You are what you eat — and how you translate the menu

The World in Words
Bacon sign

You are what you eat, or so the saying goes. And much of what we eat — and how we eat it — is influenced by what linguist Dan Jurafsky calls the "grammar" of food.

“The grammar of cuisine is the idea that every culture has a different way of thinking about what makes up a meal," says Jurafsky, whose new book, The Language of Food, comes out this month.

Part of what makes up a meal are the words that we use to describe it. Take the word entrée, for example. Americans think of an entrée as the main course — the meatloaf or the roast chicken. But the French word actually means "entrance." On a menu in France, an entrée is more of an appetizer.

But if you think Americans simply messed up the original French, you're wrong. Americans actually got it right, according to Jurafsky. The original meaning of entrée — as it was used during the late Middle Ages and early Renaissance — was much closer to the American meaning. It meant a heavy meat course that was just the first of many meat courses to come.

“So American English kept that sense of a substantial meat course, and [from] France and then England came some sense of this idea of entrance," Jurafsky says. "So the word really changed in France and England from meaning a heavy meat course to meaning a light appetizer."

The grammar of food impacts not only the order of the meal, but the types of dishes that are acceptable to eat at different times during the meal.

“We grew up with these rules that say that the salty things happen first and the sweet things happen at the end," says Jurafsky. "And coffee is a morning thing or maybe a dessert thing, but certainly not a main course thing.”

Of course, the rules are broken all of the time: savory is mixed with sweet, dessert becomes the main course or the meat becomes the dessert. Think bacon ice cream or cappuccino-flavored potato chips. They make an American eater do a double take because they violate the American rules of culinary grammar.

But some things just don’t translate, like one of Jurafsky’s favorite Chinese delicacies: hasma, a Cantonese sweet soup. It's made of a mix of dates and frog fallopian tubes.
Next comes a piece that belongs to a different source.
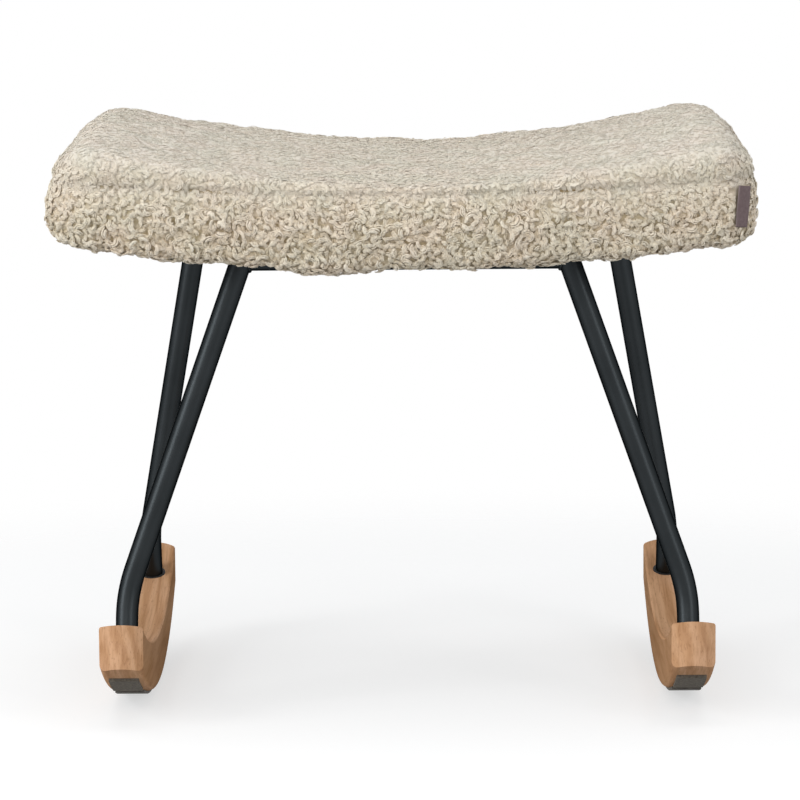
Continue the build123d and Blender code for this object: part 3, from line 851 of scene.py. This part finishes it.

Hasma, a Chinese sweet soup or dessert that combines the dried tissue around the fallopian tubes of some frogs with jujubes (red dates) or other fruit.
Hasma, a Chinese sweet soup or dessert that combines the dried tissue around the fallopian tubes of some frogs with jujubes (red dates) or other fruit.
Credit:

Benjwong via Wikimedia Commons

“Texture is very important in Cantonese foods, so there’s your crunchy things and slimy things," Jurafsky explains. "There’s a lot of very slimy foods in lots of cultures that don’t work ... in the grammar of American food."

Then there are some food items that seem universal, like tea. Tea was introduced to the world via China. Lots of languages have a word that begins, like the English word, with a “t” sound. But many others, like Arabic or Russian, use words that start with a “ch” sound, like “chai.”

“All the languages that got tea via the south of China from trading with the Fujianese, all of those languages pronounce the word with a ‘t’ because they got it from the English or the Dutch — who got it straight from the Fujianese," Jurafsky explains."Everybody else who uses a word like ‘chai,' they got the word over land from China through Central Asia, where the northern Chinese dialects start with a ‘ch.’"

In his book, Jurafsky also looks at correlations between the description of food and food quality. By analyzing restaurant reviews online, he found that food descriptions often fell into two categories: sex and drugs.

“If someone likes an expensive restaurant they use amazing sensual terms: ‘orgasmic pastry,’ ‘very naughty deep fried pork belly,'" he says. "There’s something about sex and food that’s obviously linked, but it’s interesting that we only talk about that when we’re thinking about our expensive restaurants. Expensive food is a sensory pleasure, just like sex.”

Cheap food is another story: “‘Oh, those wings, they're addicting.’ ‘The chocolate in their cookies, they must have crack in it.’ It’s as if the food forces us to eat it. It’s not my fault that I ate those wings. The wings forced me to devour them. It lets us distance ourselves from eating these awful foods."

The meanings of many food-related words have often been lost to history. Like why do we "toast" someone at the dinner table? What does a celebratory act have anything to do with charred bread?

Turns out toast was long ago used as a seasoning agent for wine. We used to put grilled bread in wine with spices to enhance its flavor.

“And people said ‘Oh, the belle of the ball, the lady of the evening, she spices the party like the toast spices the wine,’” Jurafsky says. “So there are these historical explanations for how the word came about. But it’s true that, as a modern eater, you just have to learn the words.”